What follows is a listing; restate every line of it word for word.
>> BEGIN Dataset content
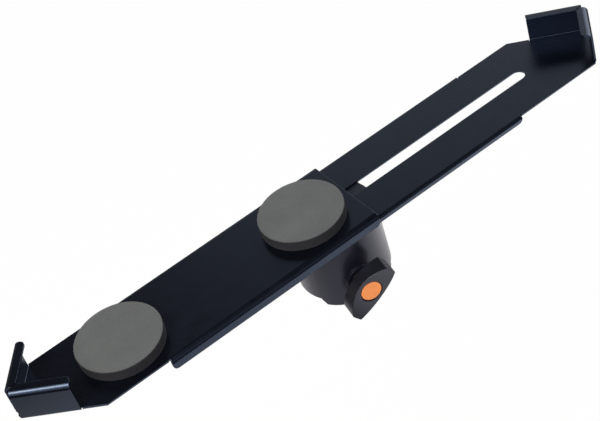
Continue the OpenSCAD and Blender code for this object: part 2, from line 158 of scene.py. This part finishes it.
class Surface(Nodes):
    """A material with one principled shader, whose patterns lie in the frame's metres."""

    def __init__(self, name):
        self.mat = bpy.data.materials.new(name)
        self.mat.use_nodes = True
        super().__init__(self.mat.node_tree)
        self.bsdf = self.node("ShaderNodeBsdfPrincipled")
        self.node("ShaderNodeOutputMaterial", Surface=self.bsdf.outputs[0])
        self.coord = self.node("ShaderNodeTexCoord").outputs["Object"]

    def set(self, **values):
        self.put(self.bsdf, **values)

    def mapped(self, scale, turn=(0, 0, 0)):
        return self.node("ShaderNodeMapping", Vector=self.coord, Scale=scale, Rotation=turn).outputs[0]

    def noise(self, scale, detail=2.0, rough=0.5, vector=None):
        """Noise from 0 to 1, with this many cells for each metre."""
        at = self.coord if vector is None else vector
        made = self.node("ShaderNodeTexNoise", Vector=at, Scale=scale, Detail=detail, Roughness=rough)
        return made.outputs["Fac"]

    def patchy(self, noise, lo, hi, a, b):
        """Patches of the colours a and b, which blend where the noise is from lo to hi."""
        return self.mix(self.curve(noise, [(lo, 0.0), (hi, 1.0)]), a, b)

    def bevel(self, radius, samples):
        return self.node("ShaderNodeBevel", Radius=radius, samples=samples).outputs[0]

    def bump(self, layers, normal=None):
        """Each layer is a height socket, its strength and its depth. They stack, and
        start from the normal of rounded edges where one is given."""
        for height, strength, depth in layers:
            made = self.node("ShaderNodeBump", Strength=strength, Distance=depth, Height=height)
            if normal is not None:
                self.fill(made.inputs["Normal"], normal)
            normal = made.outputs[0]
        self.set(Normal=normal)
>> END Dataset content
> Task response
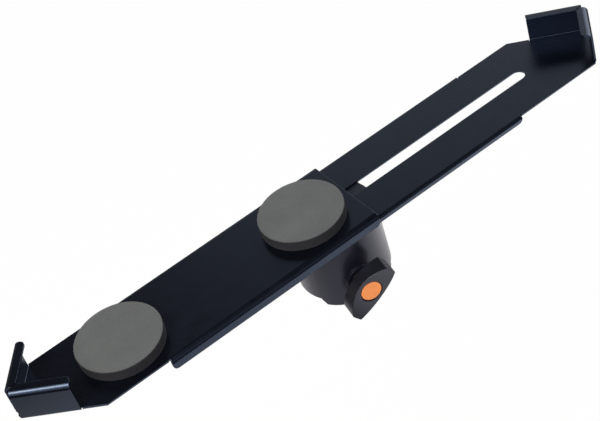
Continue the OpenSCAD and Blender code for this object: part 2, from line 158 of scene.py. This part finishes it.
class Surface(Nodes):
    """A material with one principled shader, whose patterns lie in the frame's metres."""

    def __init__(self, name):
        self.mat = bpy.data.materials.new(name)
        self.mat.use_nodes = True
        super().__init__(self.mat.node_tree)
        self.bsdf = self.node("ShaderNodeBsdfPrincipled")
        self.node("ShaderNodeOutputMaterial", Surface=self.bsdf.outputs[0])
        self.coord = self.node("ShaderNodeTexCoord").outputs["Object"]

    def set(self, **values):
        self.put(self.bsdf, **values)

    def mapped(self, scale, turn=(0, 0, 0)):
        return self.node("ShaderNodeMapping", Vector=self.coord, Scale=scale, Rotation=turn).outputs[0]

    def noise(self, scale, detail=2.0, rough=0.5, vector=None):
        """Noise from 0 to 1, with this many cells for each metre."""
        at = self.coord if vector is None else vector
        made = self.node("ShaderNodeTexNoise", Vector=at, Scale=scale, Detail=detail, Roughness=rough)
        return made.outputs["Fac"]

    def patchy(self, noise, lo, hi, a, b):
        """Patches of the colours a and b, which blend where the noise is from lo to hi."""
        return self.mix(self.curve(noise, [(lo, 0.0), (hi, 1.0)]), a, b)

    def bevel(self, radius, samples):
        return self.node("ShaderNodeBevel", Radius=radius, samples=samples).outputs[0]

    def bump(self, layers, normal=None):
        """Each layer is a height socket, its strength and its depth. They stack, and
        start from the normal of rounded edges where one is given."""
        for height, strength, depth in layers:
            made = self.node("ShaderNodeBump", Strength=strength, Distance=depth, Height=height)
            if normal is not None:
                self.fill(made.inputs["Normal"], normal)
            normal = made.outputs[0]
        self.set(Normal=normal)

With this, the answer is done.